If the opening of the Sinfonia shows conductor Giuliano Carella almost physically attacking the music, it may be evident from my earlier comment that he ensures the orchestra is fully supportive of the singers. He varies pace and volume to suit and reins in any urge to push forward.

The period of setting is conventional with costumes to complement. Cedolins’ distinguished drapes add to her ability to command the stage and her Druids. Before she has appeared in her singing role, the silent involvement of Adalgisa in the early Druid ceremonies is a very effective piece of theatre making the operatic whole just that little bit more convincing. That is particularly so because Ganassi conveys well her hesitation at involvement mindful of her forthcoming meeting with Cedolins requesting her release.

The DVD is accompanied by a small accompanying booklet comprising the usual cast and track list with a synopsis, brief background article, and biographies of the four leads.

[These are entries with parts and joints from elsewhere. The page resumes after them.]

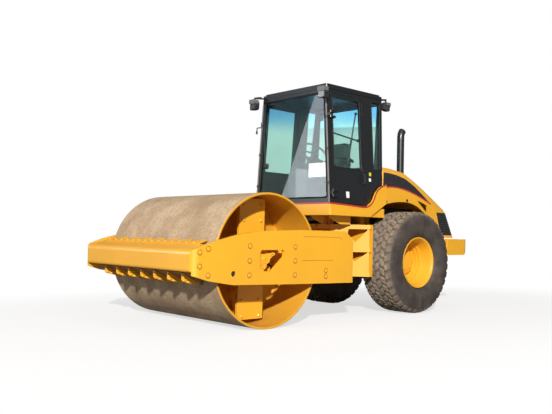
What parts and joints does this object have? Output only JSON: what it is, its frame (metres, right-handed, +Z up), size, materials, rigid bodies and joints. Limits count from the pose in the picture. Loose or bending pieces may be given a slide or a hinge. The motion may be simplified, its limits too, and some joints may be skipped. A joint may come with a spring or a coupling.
{
  "type": "single-drum vibratory road roller",
  "caption": "Road roller with a smooth steel drum in a bolted yoke, an articulated and oscillating hitch, a glazed cab, a tilting engine hood and two drive wheels.",
  "frame": {"origin": "centre of the bounding box's bottom, on the ground under the machine's middle", "axes": "+X forward, towards the drum; +Y the machine's left; +Z up"},
  "size_m": [5.51, 2.3, 3.0703],
  "materials": {
    "yellow_paint": "worn gloss paint",
    "black_paint": "satin paint",
    "tinted_glass": "clear tinted",
    "seat_fabric": "woven",
    "black_plastic": "grained",
    "cast_metal": "rough",
    "chrome_rod": "polished",
    "drum_steel": "worn and dusty",
    "tyre_rubber": "dusty"
  },
  "bodies": {
    "rear_frame": {"rear_frame": "yellow_paint", "hitch_nose": "yellow_paint", "cab_deck": "yellow_paint", "cab_frame": "black_paint", "cab_roof": "black_paint", "windshield": "tinted_glass", "rear_window": "tinted_glass", "quarter_glass_left": "tinted_glass", "quarter_glass_right": "tinted_glass", "seat_base": "black_plastic", "seat_cushion": "seat_fabric", "seat_back": "seat_fabric", "steering_console": "black_plastic", "steering_wheel": "black_plastic", "arm_console": "black_plastic", "engine_block": "cast_metal", "counterweight": "yellow_paint", "rear_axle": "yellow_paint"},
    "hitch": {"hitch_link": "cast_metal"},
    "front_yoke": {"side_plate_left": "yellow_paint", "side_plate_right": "yellow_paint", "front_beam": "yellow_paint", "rear_beam": "yellow_paint", "scraper_lower": "yellow_paint", "scraper_upper": "yellow_paint", "drum_support_left": "yellow_paint", "drum_support_right": "yellow_paint"},
    "drum": {"drum_shell": "drum_steel", "drum_head_left": "yellow_paint", "drum_head_right": "yellow_paint"},
    "wheel_left": {"rim_left": "yellow_paint", "tyre_left": "tyre_rubber"},
    "wheel_right": {"rim_right": "yellow_paint", "tyre_right": "tyre_rubber"},
    "door_left": {"door_left": "black_paint", "door_glass_left": "tinted_glass"},
    "door_right": {"door_right": "black_paint", "door_glass_right": "tinted_glass"},
    "hood": {"engine_hood": "yellow_paint", "rear_grille": "black_paint", "exhaust_stack": "black_paint"},
    "steering_barrel_left": {"steering_barrel_left": "yellow_paint"},
    "steering_barrel_right": {"steering_barrel_right": "yellow_paint"},
    "steering_rod_left": {"steering_rod_left": "chrome_rod"},
    "steering_rod_right": {"steering_rod_right": "chrome_rod"}
  },
  "joints": [
    {"name": "articulation", "type": "hinge", "parent": "rear_frame", "child": "hitch", "pos_m": [0.16, 0, 0.75], "axis": [0, 0, 1], "range_deg": [-34, 34]},
    {"name": "oscillation", "type": "hinge", "parent": "hitch", "child": "front_yoke", "pos_m": [0.41, 0, 0.75], "axis": [-1, 0, 0], "range_deg": [-15, 15]},
    {"name": "drum_spin", "type": "hinge", "parent": "front_yoke", "child": "drum", "pos_m": [1.66, 0, 0.767], "axis": [0, 1, 0], "continuous": true},
    {"name": "wheel_spin_left", "type": "hinge", "parent": "rear_frame", "child": "wheel_left", "pos_m": [-1.24, 0.775, 0.715], "axis": [0, 1, 0], "continuous": true},
    {"name": "wheel_spin_right", "type": "hinge", "parent": "rear_frame", "child": "wheel_right", "pos_m": [-1.24, -0.775, 0.715], "axis": [0, 1, 0], "continuous": true},
    {"name": "door_left_hinge", "type": "hinge", "parent": "rear_frame", "child": "door_left", "pos_m": [0.284, 0.74795, 1.62], "axis": [0, 0.0708, -0.9975], "range_deg": [0, 95]},
    {"name": "door_right_hinge", "type": "hinge", "parent": "rear_frame", "child": "door_right", "pos_m": [0.284, -0.74795, 1.62], "axis": [0, 0.0708, 0.9975], "range_deg": [0, 95]},
    {"name": "hood_hinge", "type": "hinge", "parent": "rear_frame", "child": "hood", "pos_m": [-0.89, 0, 2], "axis": [0, 1, 0], "range_deg": [0, 50]},
    {"name": "steering_barrel_left_swing", "type": "hinge", "parent": "rear_frame", "child": "steering_barrel_left", "pos_m": [-0.36, 0.34, 0.68], "axis": [0, 0, 1], "range_deg": [-3.2, 3.2]},
    {"name": "steering_barrel_right_swing", "type": "hinge", "parent": "rear_frame", "child": "steering_barrel_right", "pos_m": [-0.36, -0.34, 0.68], "axis": [0, 0, 1], "range_deg": [-3.2, 3.2]},
    {"name": "steering_rod_left_slide", "type": "slide", "parent": "steering_barrel_left", "child": "steering_rod_left", "axis": [0.992, -0.126, 0], "range_m": [-0.156, 0.156]},
    {"name": "steering_rod_right_slide", "type": "slide", "parent": "steering_barrel_right", "child": "steering_rod_right", "axis": [0.992, 0.126, 0], "range_m": [-0.156, 0.156]}
  ],
  "couplings": [
    {"joint": "steering_barrel_left_swing", "follows": "articulation", "ratio": 0.09},
    {"joint": "steering_barrel_right_swing", "follows": "articulation", "ratio": 0.09},
    {"joint": "steering_rod_left_slide", "follows": "articulation", "m_per_rad": -0.2604},
    {"joint": "steering_rod_right_slide", "follows": "articulation", "m_per_rad": 0.2604}
  ]
}
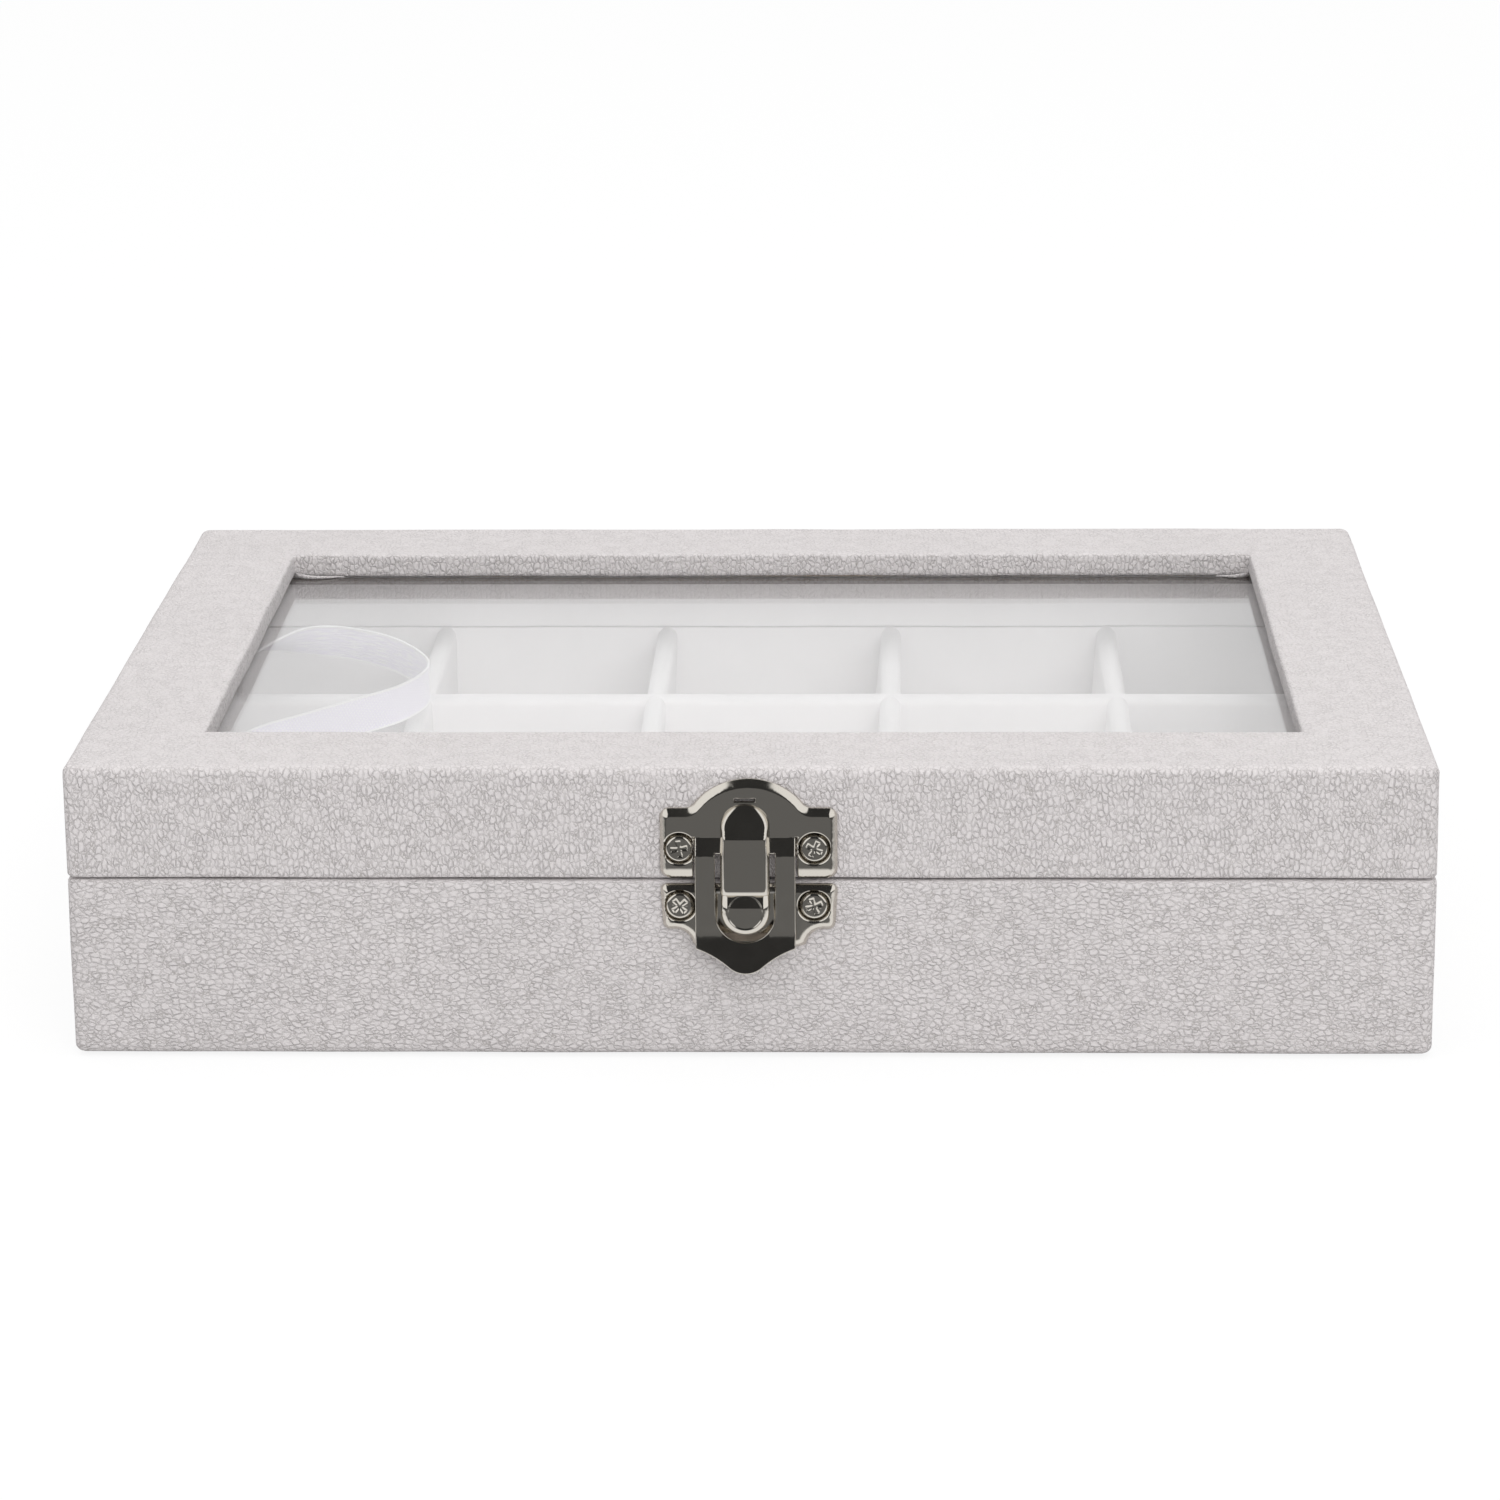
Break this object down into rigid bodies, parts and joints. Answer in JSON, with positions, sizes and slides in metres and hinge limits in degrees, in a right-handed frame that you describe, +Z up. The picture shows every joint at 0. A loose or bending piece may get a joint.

The acts conveniently fit onto a disc each. There is no bonus material on the discs.

I have mentioned the Deutsche Grammophon recording. There the setting is brought forward to a Western style occupying force with the Druids as terrorists (freedom fighters) armed with machine guns, pistols and face masks. Gruberova is a mature Norma well versed in the experience of life. There is more than a touch of resignation in her acceptance of her own demise. Cedolins achieves that after passing through younger, more vocally and dramatically violent resentment.

There are many other DVDs presently available. The only other one to which I would specifically draw your attention is the 1974 recording of Caballé as Norma with Josephine Veasey (Adalgisa) and John Vickers (Pollione). It is a Pierre Jourdan film with audio and video recorded at different times. Notwithstanding Caballé describing it as her best operatic recording, I will stay with the rather feisty Norma of Cedolins.